An interesting case in point concerns Ladd Hamilton’s narrative’s handling of Beachey’s return to Lewiston with his prisoners. Ladd Hamilton, who died in 2012 at the age of 90, was the longtime editor of the Lewiston Tribune and a student of Idaho’s colorful history. In 1994, Hamilton published This Bloody Deed: The Magruder Incident, a book offering a semi-fictionalized account of the Magruder murders and Beachey’s memorable role. Hamilton devoted more than a little ink (from page 168 to 175) to detailing Beachey’s return to Lewiston. According to Hamilton, Beachey faced an angry mob set on lynching the three killers on the spot. Beachey, in his account, talked the mob out of its violent intention. It was, if you will, one more feather in Hill Beachey’s historical cap.

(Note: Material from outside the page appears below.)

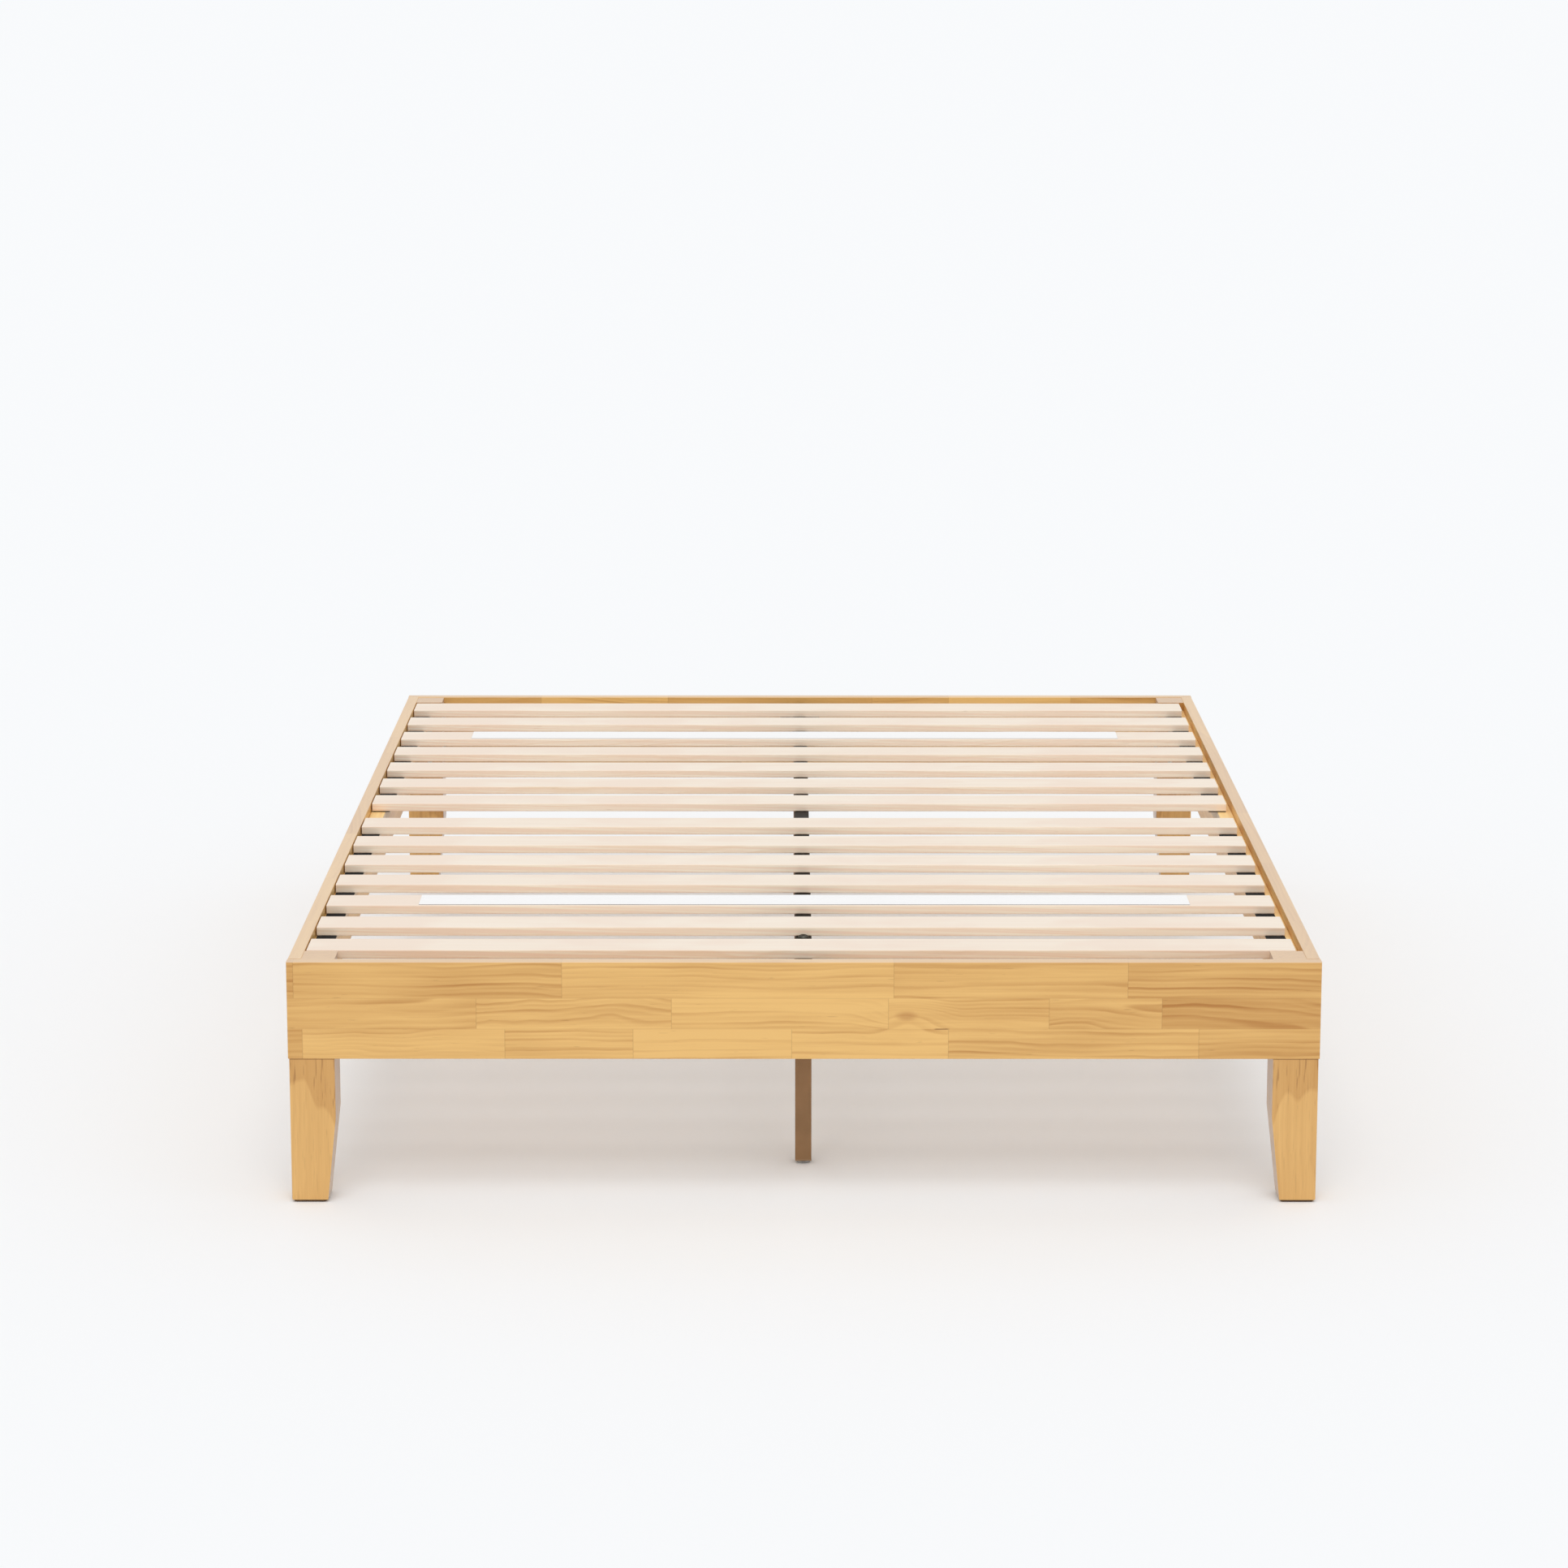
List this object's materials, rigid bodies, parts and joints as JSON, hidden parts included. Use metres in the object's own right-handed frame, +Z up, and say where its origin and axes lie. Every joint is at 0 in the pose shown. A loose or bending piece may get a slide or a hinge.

But did such a mob actually greet Beachey’s arrival?
Sources differ.
Thomas J. Dimsdale’s The Vigilantes of Montana: Or, Popular Justice in the Rocky Mountains (1866, see p. 112), the earliest recounting of the story of the Magruder murders, made no mention of an angry mob at Lewiston. Neither did Lewiston Sheriff J.H. Fisk’s account, written in 1910. Fisk would have been particularly likely to have mentioned any unpleasantness at the Lewiston arrival, as he claims the prisoners were turned over to his custody on their arrival.
On the other hand, Nathanial Pitt Langford’s book, Vigilante Days and Ways, published in 1890, offered a glowing account of the manner in which Beachey dissuaded an angry mob. “A large assemblage had gathered upon the wharf,” wrote Langford (p. 344) “intending to conduct the prisoners from the boat to the scaffold.” John Hailey’s History of Idaho (1910, p. 71) provided a similarly fulsome description. Other sources, probably drawing on Langford’s or Hailey’s earlier accounts, made briefer mentions of Beachey’s angry reception at Lewiston, including An Illustrated History of North Idaho (1903, p. 38) and even Julia Conway Welch’s ordinarily very sober The Magruder Murders, published in 1991 (p. 56).
At least one author — the celebrated historian of the American West, Hubert Howe Bancroft — had it both ways, with and without a bloodthirsty mob’s greeting. In Bancroft’s 1887 book, Popular Tribunals, the author noted that Lewiston’s citizenry had grown weary of vigilantism. “On this occasion, as if by common consent,” wrote Bancroft (p. 663), “it was let the law do the work.” Yet, the same author’s History of Washington, Idaho, and Montana, published three years later in 1890, described a vigilance committee meeting “…the prisoners and their guard on their arrival, and demanded the surrender of the murderers,” only to be dissuaded by Beachey.
By December of 1863 — the month of Beachey’s heroic return — Lewiston had its own newspaper. The Golden Age, said to be Idaho’s first newspaper commenced publication the year before. This paper’s contemporary report made no mention of a malevolent mob. On the contrary, its account praised the community for the civility and law-abidingness. Ladd Hamilton’s narrative — which, remember, waxed poetically about the mob’s anger and Beachey’s quelling words — discounted The Golden Age’s report. Hamilton argued both that (a) most historians held that Beachey faced a lynch mob (p. 238) and that (b) the newspaper’s report was more likely an exercise in protecting Lewiston’s “civic image” than accurate history.
Of course, the mob scene also enlivened Hamilton’s narrative and fit nicely with another scene in Hamilton’s tale as well. In an earlier, fictionalized encounter between Hill Beachey and California’s Governor Leland Stanford, Hamilton described Beachey allaying Stanford’s concerns about vigilante justice in Idaho Territory by promising the prisoners would get a fair trial.
On Dec. 25, 1863, the Sacramento Union published an excerpt from a letter from one J.W. Brewer to one G.K. Godfrey. Brewer told of the prisoners’ arrival, but included no mention of an angry mob; instead, wrote Brewer, there were “…three cheers for Beachey.” Brewer’s letter, it might be inferred, would probably lack the inclination to protect civic image that Hamilton had imputed to The Golden Age’s account. My own sense, therefore, is that the mob and Beachey’s quelling speech represented the kinds of myth and misinformation that need clearing away. The true story, shorn of all the embellishments, is fine enough on its own.